My dear little friend: letters to the ruler. Childhood and Political Culture, a Transnational Approach to the Iberian Dictatorships and the Brazilian New State (1930-75)
▶Summary
In December 1953, an 11-year-old Portuguese girl wrote a letter to Salazar. Maria asked him to use bombs to defeat Russia and communism. The letter said: “You, Doctor Oliveira, who rules this country so well and loves peace, should put an end to these bad people who are hurting everybody.” Hundreds of letters like Maria’s are at the National Archive of Torre do Tombo. This research proposal follows an inventory of these documents, including two other sets of letters addressed to Spanish and Brazilian dictators Franco and Vargas - archived in their respective countries - whose analysis can be found at the intersection of political and childhood histories. In Europe and America, the first decades of the 20th century were marked by the rise of political regimes which, to spread their ideological values and shape the character of the nation, deployed mass media as political propaganda tools. These regimes collaborated in the construction and consolidation of political cultures in which their rulers seemed to merge with the State. This research will focus on Salazarism, Francoism, and Varguism, from the perspective of Transnational History, and it is based on the articulation between a set of state initiatives, centred on a nationalist ideology, and children’s overlooked participation in this state-building process.
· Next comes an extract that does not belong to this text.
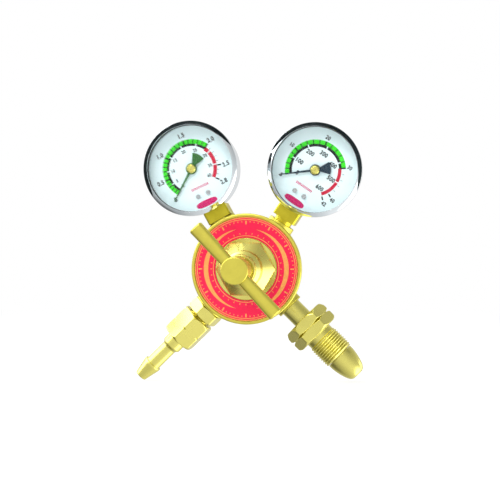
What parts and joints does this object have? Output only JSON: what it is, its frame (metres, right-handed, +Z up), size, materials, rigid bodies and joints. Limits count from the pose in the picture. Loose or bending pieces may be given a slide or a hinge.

In Spain, Portugal, and Brazil, there are several works dedicated to the analysis of epistolary writing in the context of authoritarianism. However, little has been devoted to letters written by children, and none about children's letters to government officials. The originality of these sources thus represents an important innovation in the studies of the authoritarian pasts of those countries through the perspective of children, a marginalised subject in historical narratives, and that will enable us to revisit historiographical debates and open a completely new picture on the relation between the Iberian and Brazilian dictatorships, and their societies.